Limitations: Morphemic analysis is most effective if the morphological family is large. When the unknown word belongs to a small family, we must hope for explicit context clues. For example, the word stringent belongs to a small morphological family; its meaning is not internally apparent. Because stringent is academic and abstract, this brief vocabulary video might provide a good introduction to the word. Reinforce the video with further study, use it in peer conversations, and examine the word in varied context, distributed over time.

Given the scope of the language, it makes sense to explore individual words and word families. This can begin in the primary grades with word families like sun, sunning, sunned, sunshine, sunscreen, suntan, sunny, sunnier, sunniest, etc.


Crystal, D. (1987). How many words? English Today, 12, 11-14.

Crystal, D. (1995). The Cambridge encyclopedia of the English language. Cambridge University Press.  

Seymour, P. H. K.  (2007).  Early reading development in European orthographies. In M.J. Snowling and C. Hulme (Eds.), The science of reading: A handbook (pp. 296-315). Malden, MA: Blackwell Publishing.


  1. Hey Susan,

    There is so much great stuff for teachers in your post!

    - Studying morphological families helps students learn about many related words at one time, rather than just teaching words one at a time.

    - Teaching students how to make sense of new words by looking for BOTH internal context cues (morphological structure) and external context cues (e.g. sentence level cues) is more effective than just one or the other.

    - Morphology can be introduced in the primary grades!

    Not only do all of these points of yours make sense, I've found support for all of them in my research.

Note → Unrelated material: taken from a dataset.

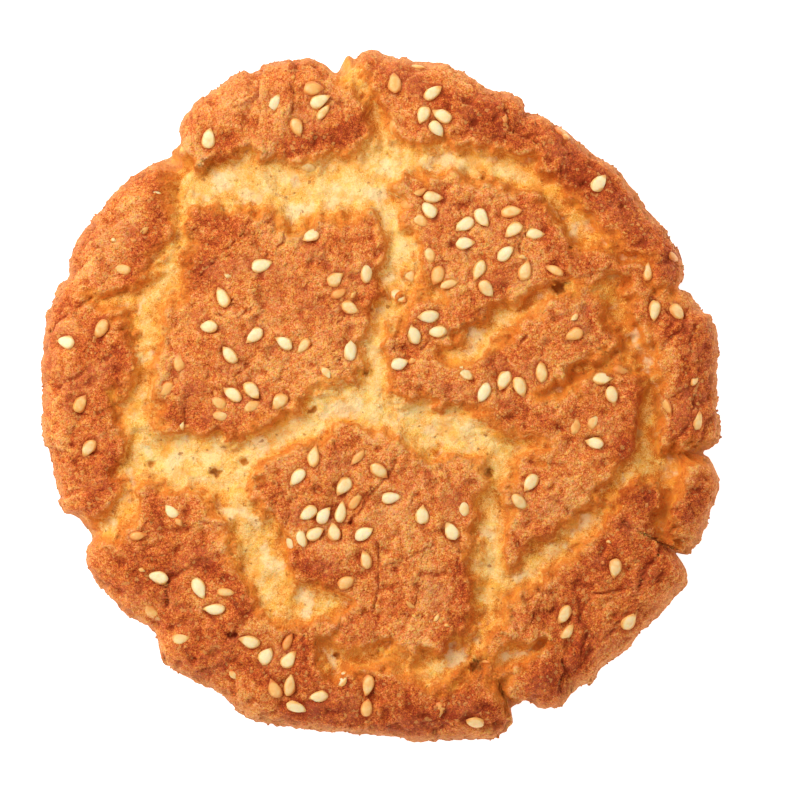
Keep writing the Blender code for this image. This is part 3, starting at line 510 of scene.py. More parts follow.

Additionally, the evidence from the morphological interventions so far is that less able readers gain most from morphological instruction (feel free to email me for details if you wish).

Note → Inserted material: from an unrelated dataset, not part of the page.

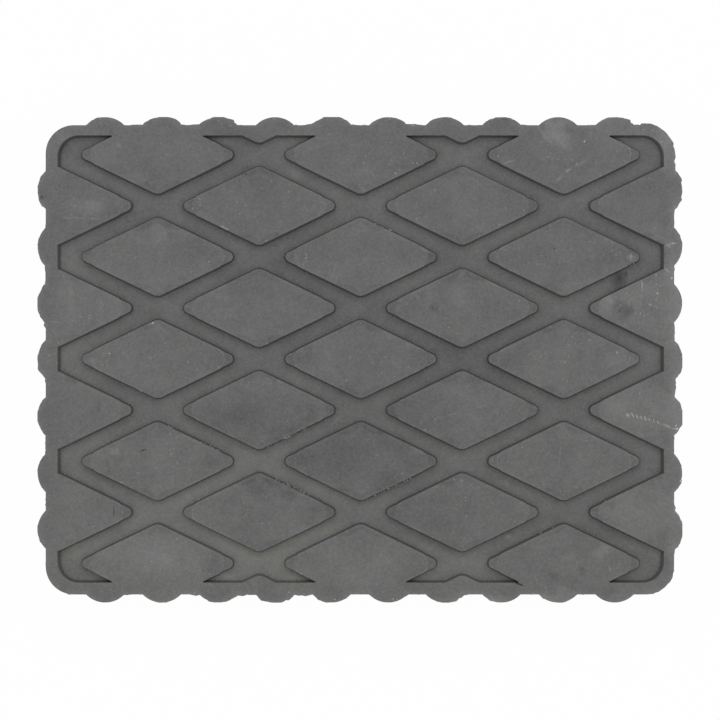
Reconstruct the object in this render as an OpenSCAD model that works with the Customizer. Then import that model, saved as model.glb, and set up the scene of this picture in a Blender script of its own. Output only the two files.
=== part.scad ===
// Moulded rubber pad for the lifting points of a car lift.
// One solid block of black rubber: a flat underside, upright rounded grip ribs all round its sides, and a
// tread face of diamond lugs inside a narrow rim.
// Millimetres, +Z up. The origin is the middle of the underside, and the long sides lie along X.

/* [Block] */
// Length of the block, measured between the feet of the grip ribs
block_l = 156; // [120:1:220]
// Width of the block, measured between the feet of the grip ribs
block_w = 116.5; // [90:0.5:160]
// Height from the flat underside to the tread face
block_h = 25; // [15:1:60]
// Radius of the four upright corners
corner_r = 7; // [5.5:0.5:9]

/* [Grip ribs] */
// How far a rib stands out from the side
rib_out = 2; // [1:0.1:3]
// Width of a rib where it meets the side
rib_w = 9.5; // [7:0.5:12]
// Distance from one rib to the next
rib_pitch = 14.05; // [13:0.05:20]
// Shortest plain length between a corner's arc and the first rib
rib_clear = 1; // [0:0.5:6]

/* [Tread] */
// Width of the rim round the tread
rim_w = 2.8; // [2:0.1:5]
// Radius of the tread's outer corners, at the face
recess_r = 5.3; // [3:0.1:9]
// Depth of the channels below the face
channel_d = 3; // [2:0.1:6]
// Slope of the channel walls off the vertical, in degrees
wall_draft = 6; // [1:0.5:12]
// Slope of the recess walls at the two short ends, in degrees
end_draft = 11; // [1:0.5:15]
// Radius where a channel wall meets the channel floor
foot_r = 0.3; // [0.2:0.1:1.2]
// How far the tread lies off the block's middle along the length, from the two mould halves
tread_shift_x = 0.2; // [-0.5:0.05:0.5]
// How far the tread lies off the block's middle along the width
tread_shift_y = 0.2; // [-0.5:0.05:0.5]

/* [Diamond lugs] */
// Length of a lug across its two acute tips, as if they were sharp
lug_l = 41.1; // [30:0.1:43]
// Width of a lug across its two blunt corners, as if they were sharp
lug_w = 19.9; // [14:0.1:21]
// Distance from one lug to the next along the length
lug_pitch_x = 50.4; // [48:0.1:65]
// Distance from one lug to the next along the width
lug_pitch_y = 25.35; // [24.5:0.05:35]
// Radius of the acute tips, at the face
tip_r = 1.35; // [0.5:0.05:2.5]
// Radius of the blunt corners, at the face
blunt_r = 2.5; // [1:0.1:5]

/* [Hidden] */
rubber = "#68696a";

// Straight steps that stand for an arc: at tips, blunt corners, recess corners and the foot of a wall
TIP_STEPS = 6;
BLUNT_STEPS = 4;
CORNER_STEPS = 7;
FOOT_STEPS = 3;
// Fragments of a full circle on the upright corners and on the ribs
CORNER_FN = 64;
RIB_FN = 96;
// How far a lug's foot is sunk into the block, and how far the recess cutter stands over the face
SUNK = 1;
OVER = 1;
// How far a lug has to reach over the recess edge before it is made
LEAST_REACH = 0.1;

recess_l = block_l - 2 * rim_w;
recess_w = block_w - 2 * rim_w;
floor_z = block_h - channel_d;
// A rib is a slice of an upright cylinder through the rib's two feet and its crest
rib_r = (rib_w * rib_w / 4 + rib_out * rib_out) / (2 * rib_out);
// Half the angle of a lug's acute tip
tip_half = atan(lug_w / lug_l);

// Number of ribs that fit a side of length l, and their places along it
function rib_count(l) = floor((l - 2 * (corner_r + rib_clear) - rib_w) / rib_pitch) + 1;
function rib_places(l) = [for (i = [0 : rib_count(l) - 1]) (i - (rib_count(l) - 1) / 2) * rib_pitch];

// Points of an arc round centre c, from angle a to angle b, with radius rx along X and ry along Y
function oval_arc(c, rx, ry, a, b, steps) =
    [for (k = [0 : steps]) c + [rx * cos(a + (b - a) * k / steps), ry * sin(a + (b - a) * k / steps)]];
function arc(c, r, a, b, steps) = oval_arc(c, r, r, a, b, steps);

// Outline of a lug round the origin, grown by g. Its arcs keep their centres, so all such outlines match
// point by point
function lug_outline(g) =
    let (
        tip_x = lug_l / 2 - tip_r / sin(tip_half),
        blunt_y = lug_w / 2 - blunt_r / cos(tip_half),
        turn = 90 - tip_half
    )
    concat(
        arc([tip_x, 0], tip_r + g, -turn, turn, TIP_STEPS),
        arc([0, blunt_y], blunt_r + g, turn, 180 - turn, BLUNT_STEPS),
        arc([-tip_x, 0], tip_r + g, 180 - turn, 180 + turn, TIP_STEPS),
        arc([0, -blunt_y], blunt_r + g, 180 + turn, 360 - turn, BLUNT_STEPS)
    );

// Outline of the recess at height z, shrunk by g. Its ends lean in more than its sides do, by end_draft
function recess_outline(g, z) =
    let (
        x = recess_l / 2 - recess_r,
        y = recess_w / 2 - recess_r,
        ry = recess_r - g,
        rx = ry - (block_h - z) * (tan(end_draft) - tan(wall_draft))
    )
    concat(
        oval_arc([x, y], rx, ry, 0, 90, CORNER_STEPS),
        oval_arc([-x, y], rx, ry, 90, 180, CORNER_STEPS),
        oval_arc([-x, -y], rx, ry, 180, 270, CORNER_STEPS),
        oval_arc([x, -y], rx, ry, 270, 360, CORNER_STEPS)
    );

// The arc at the foot of a channel wall, from the floor up to the sloped wall that it is tangent to.
// Each point is [distance out from the edge of the face, height]
foot_x = (channel_d - foot_r + foot_r * sin(wall_draft)) * tan(wall_draft) + foot_r * cos(wall_draft);
foot = arc([foot_x, floor_z + foot_r], foot_r, 270, 180 + wall_draft, FOOT_STEPS);

// Closed solid through a stack of outlines that have as many points each, the lowest first
module loft(rings, heights) {
    n = len(rings[0]);
    last = len(rings) - 1;
    points = [for (k = [0 : last]) for (p = rings[k]) [p.x, p.y, heights[k]]];
    sides = [
        for (k = [0 : last - 1]) for (i = [0 : n - 1])
            [k * n + i, (k + 1) * n + i, (k + 1) * n + (i + 1) % n, k * n + (i + 1) % n]
    ];
    bottom = [for (i = [0 : n - 1]) i];
    top = [for (i = [n - 1 : -1 : 0]) last * n + i];
    polyhedron(points = points, faces = concat(sides, [bottom, top]));
}

// Upright slab with round corners
module rounded_slab(l, w, r, h) {
    linear_extrude(height = h) {
        square([l - 2 * r, w], center = true);
        square([l, w - 2 * r], center = true);
        for (x = [-1, 1], y = [-1, 1])
            translate([x * (l / 2 - r), y * (w / 2 - r)])
                circle(r = r, $fn = CORNER_FN);
    }
}

// The upright ribs of one side of length l, standing out along -Y from a block of width w
module ribs(l, w) {
    for (x = rib_places(l))
        translate([x, rib_r - rib_out - w / 2, 0])
            cylinder(r = rib_r, h = block_h, $fn = RIB_FN);
}

// The block with its ribs, before the tread is cut
module block() {
    rounded_slab(block_l, block_w, corner_r, block_h);
    for (turn = [0, 180]) {
        rotate(turn)
            ribs(block_l, block_w);
        rotate(turn + 90)
            ribs(block_w, block_l);
    }
}

// The recess that the tread lies in, as a cutter. Its sloped wall goes on over the face, and is wider there
module recess_cutter() {
    top = [-OVER * tan(wall_draft), block_h + OVER];
    section = concat(foot, [top]);
    loft([for (p = section) recess_outline(p.x, p.y)], [for (p = section) p.y]);
}

// One lug round the origin, sunk into the block, with its sloped wall and the arc at its foot
module lug() {
    loft(
        concat([lug_outline(foot[0].x)], [for (p = foot) lug_outline(p.x)], [lug_outline(0)]),
        concat([floor_z - SUNK], [for (p = foot) p.y], [block_h])
    );
}

// True where point p lies inside the recess at the face
function in_recess(p) =
    let (
        dx = max(abs(p.x) - (recess_l / 2 - recess_r), 0),
        dy = max(abs(p.y) - (recess_w / 2 - recess_r), 0)
    )
    norm([dx, dy]) < recess_r - LEAST_REACH;
function lug_reaches(c) = len([for (p = lug_outline(0)) if (in_recess(p + c)) p]) > 0;

// Every second place of a half-pitch grid holds a lug, and the rim takes in what lies past the recess
module lugs() {
    cols = ceil(block_l / lug_pitch_x);
    rows = ceil(block_w / lug_pitch_y);
    for (i = [-cols : cols], j = [-rows : rows]) {
        c = [i * lug_pitch_x / 2, j * lug_pitch_y / 2];
        if ((i + j) % 2 == 0 && lug_reaches(c))
            translate(c)
                lug();
    }
}

module pad() {
    color(rubber) {
        difference() {
            block();
            translate([tread_shift_x, tread_shift_y, 0])
                recess_cutter();
        }
        intersection() {
            translate([tread_shift_x, tread_shift_y, 0])
                lugs();
            rounded_slab(block_l - rim_w, block_w - rim_w, corner_r - rim_w / 2, block_h);
        }
    }
}

pad();
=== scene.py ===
import math
import random

import bmesh
import bpy
from mathutils import Matrix, Vector


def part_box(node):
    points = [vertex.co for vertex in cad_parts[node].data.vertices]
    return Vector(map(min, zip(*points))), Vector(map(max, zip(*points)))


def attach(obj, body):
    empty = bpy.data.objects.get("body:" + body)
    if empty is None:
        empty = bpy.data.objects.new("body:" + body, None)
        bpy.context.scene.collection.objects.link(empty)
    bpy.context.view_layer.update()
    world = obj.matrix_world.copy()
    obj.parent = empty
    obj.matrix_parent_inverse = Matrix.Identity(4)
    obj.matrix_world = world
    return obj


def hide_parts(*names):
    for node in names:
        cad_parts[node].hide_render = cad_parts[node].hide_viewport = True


bl_info = {
    "name": "Lift Pad",
    "version": (1, 0, 0),
    "blender": (4, 5, 0),
    "location": "3D View > Sidebar > Lift Pad",
    "description": "Models a worn moulded rubber pad for a car lift, and its table and lights",
    "category": "Add Mesh",
}

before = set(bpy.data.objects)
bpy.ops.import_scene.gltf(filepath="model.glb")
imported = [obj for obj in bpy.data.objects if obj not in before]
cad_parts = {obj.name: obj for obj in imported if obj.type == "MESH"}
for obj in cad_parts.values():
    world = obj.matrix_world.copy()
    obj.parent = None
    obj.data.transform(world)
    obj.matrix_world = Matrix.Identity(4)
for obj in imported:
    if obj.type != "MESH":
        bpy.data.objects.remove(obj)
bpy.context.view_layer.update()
PAD_LOW, PAD_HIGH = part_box("pad")

MM = 0.001
UP = Vector((0.0, 0.0, 1.0))

# Two places closer than this are one place
TINY = 0.00001 * MM
# Cutters miss flat faces by this much, so that no two faces are flush
CLEAR = 0.002 * MM
# How far a cutter stands over the face
OVER = 1.0 * MM
# How far a lug reaches past the recess cutter, over its top and below the channel floor
PAST = 0.5 * MM
# The table lies this far under the pad, so that no ray mistakes one for the other
TABLE_GAP = 0.05 * MM
# Two lumps are apart when their distance is over this many times their reach
LUMP_ROOM = 1.2

# Straight steps that stand for an arc
TIP_STEPS = 12
BLUNT_STEPS = 8
CORNER_STEPS = 12
UPRIGHT_STEPS = 24
RIB_STEPS = 22
FOOT_STEPS = 6
EDGE_STEPS = 3
SHOULDER_STEPS = 3
# Cuts across each plain flat of the outline, where the trimmed edge can turn
FLAT_CUTS = 9

# A face is level, and stays flat in its shading, when its normal is this close to upright
LEVEL = 0.99999
# Faces whose directions differ by more than this keep a sharp edge between them
SHARP_ANGLE = math.radians(32)

# Rings of the block from its lower edge up: depth under the face, and the share of the flash shown there
FLASH_RINGS = ((0.9 * MM, 0.0), (0.3 * MM, 0.7), (0.08 * MM, 1.0), (0.0, 0.8))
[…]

    Like you, I use the strategy of having students circle the bases (also called roots). I would also encourage teachers to consider using the word sum to help make the structural links in families of words even more explicit. From your PORT family, some of the word sums students could build include:


    Spelling out word sums in this way helps familiarize students with prefixes and suffixes and bases that they will encounter in other word investigations. Children who have written out the SUP- prefix in the word sum above have a better chance of making the structure and meaning cues in words like SUPPRESS and SUPPOSE.

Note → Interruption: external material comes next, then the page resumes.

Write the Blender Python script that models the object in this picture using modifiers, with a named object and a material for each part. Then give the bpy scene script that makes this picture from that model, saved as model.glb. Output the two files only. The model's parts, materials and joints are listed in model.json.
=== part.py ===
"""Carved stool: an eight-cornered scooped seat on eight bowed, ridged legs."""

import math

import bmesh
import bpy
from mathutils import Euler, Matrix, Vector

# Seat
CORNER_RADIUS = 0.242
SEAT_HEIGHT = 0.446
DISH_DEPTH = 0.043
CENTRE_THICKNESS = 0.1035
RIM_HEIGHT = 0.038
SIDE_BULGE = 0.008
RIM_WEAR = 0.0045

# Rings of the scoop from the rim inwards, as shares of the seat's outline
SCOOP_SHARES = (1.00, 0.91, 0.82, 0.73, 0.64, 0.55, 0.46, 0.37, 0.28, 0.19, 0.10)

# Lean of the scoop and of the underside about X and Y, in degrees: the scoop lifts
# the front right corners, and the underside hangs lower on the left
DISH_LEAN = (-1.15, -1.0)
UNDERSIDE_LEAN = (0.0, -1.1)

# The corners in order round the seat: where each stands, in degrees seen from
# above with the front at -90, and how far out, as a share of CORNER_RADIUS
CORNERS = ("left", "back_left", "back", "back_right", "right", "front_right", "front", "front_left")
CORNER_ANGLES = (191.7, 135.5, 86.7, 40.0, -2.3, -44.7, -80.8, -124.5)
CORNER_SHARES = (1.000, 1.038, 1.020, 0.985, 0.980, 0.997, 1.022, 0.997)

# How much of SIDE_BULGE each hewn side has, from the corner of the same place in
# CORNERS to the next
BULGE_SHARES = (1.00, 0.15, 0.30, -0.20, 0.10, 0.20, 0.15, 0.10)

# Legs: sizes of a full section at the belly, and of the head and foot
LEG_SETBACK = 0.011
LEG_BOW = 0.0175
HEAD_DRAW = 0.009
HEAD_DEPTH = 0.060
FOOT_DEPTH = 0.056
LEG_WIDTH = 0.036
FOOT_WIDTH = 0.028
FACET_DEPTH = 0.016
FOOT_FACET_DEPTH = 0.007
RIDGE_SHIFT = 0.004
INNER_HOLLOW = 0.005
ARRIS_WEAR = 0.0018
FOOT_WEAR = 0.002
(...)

    Also note that to understand the written structural connection between words often means we need a way of showing suffixing changes. The words PLEASE, PLEASURE, UNPLEASANT and PLEASING are all connected, but circling the base poses a problem here. Word sums help kids learn the suffixing conventions for dropping single, silent Es, doubling consonants and Y/I changes. Knowing those suffixing changes helps students recognize important structural cues in words that have suffixing changes. Here is a great story from a science class with students using word sums to work out the link between the concept of CONDENSATION and the base of this word (DENSE):

    Here are links to a few practical tools teachers can use to help them investigate morphological families of words:

    WORD SUMS: See a video teaching about word sums here:

    WORD MATRIX: See how a word matrix shows the underlying structure of a word family here:

    WORD SEARCHER: This free on-line tool helps teachers find sets of words from morphological families so that you don't have to think of them off the top of your head. Here's a link to some free lessons using this tool:

    I hope teachers recognize that you are pointing them in a very important direction for vocabulary development. Most of us were never taught in this way ourselves. For those who have struggled how to improve our literacy instruction, it is a gift to discover such a rich resource like morphological structure right there in the written word just waiting to be exploited for learning.

  2. Thanks, Pete! I appreciate the additional tips and resources you offer. Especially, thanks for adding to the portage lesson. We make a good team! I like the idea of using the word sum process PORT + AGE -> PORTAGE, as this will help learners connect orthography to morphology and vocabulary. Further, the word sum should result in a greater willingness to use the new word in written sentences. All good!

    Yes, your cutting edge research does indeed show that this type of work is effective in primary grades. No need to put morphology study on hold, folks!

  3. Forgot something, Pete. Yes, as you said, recent research does seem to indicate that instruction in morphology appears to help children and adults overcome reading difficulties, including dyslexia. This finding has so much potential!

    Pete, perhaps some day you will write a blog entry about your research in this area?

  4. The sum is greater than the whole.

    My, my...I step away for a few moments & look what you've done to the place. It looks AMAZING! I love the recent posts, all the great links, rich resources, etc., but my eyes are spinning in the back of my head right now. It's enough to have me give up crimefighting and start educating young people.

    All the talk about port has me reaching for a bottle of wine. I should recover by next weekend, ready for my next dose of Vocabulogic.

  5. Welcome back, PG! You were missed! Yes, we've done some remodeling in the last month. Thanks for noticing! Such keen powers of observation must come in handy when fighting crime and protecting the planet(aka promoting education).

    Port wine. Interesting connection. I prefer Tawny, just before bed. It 'carries' me right off.

  6. Anonymous2/04/2010

    Even in cross-curricular learning teachers can utilze morphology. As a middle school Art teacher, I find that student have a hard time understanding the concept of radial balance. The best way for me to get the concept across is through morphology. We discuss radial tires, radiators, radiation from the sun, any word related radial.
    Thank you for varifying that this is a sound way to increase knowledge.

  7. Exactly, Anonymous! Your way of teaching radial balance is a perfect example. Teachers can help students grasp abstract concepts through well-known, less abstract, related derivatives like rays of the sun and radiator. As you say, all content area teachers can do this.

    PS...I just checked etymonline and the root of radial is -radius-, which is Latin for 'staff, spoke of wheel, beam of light.' Makes sense!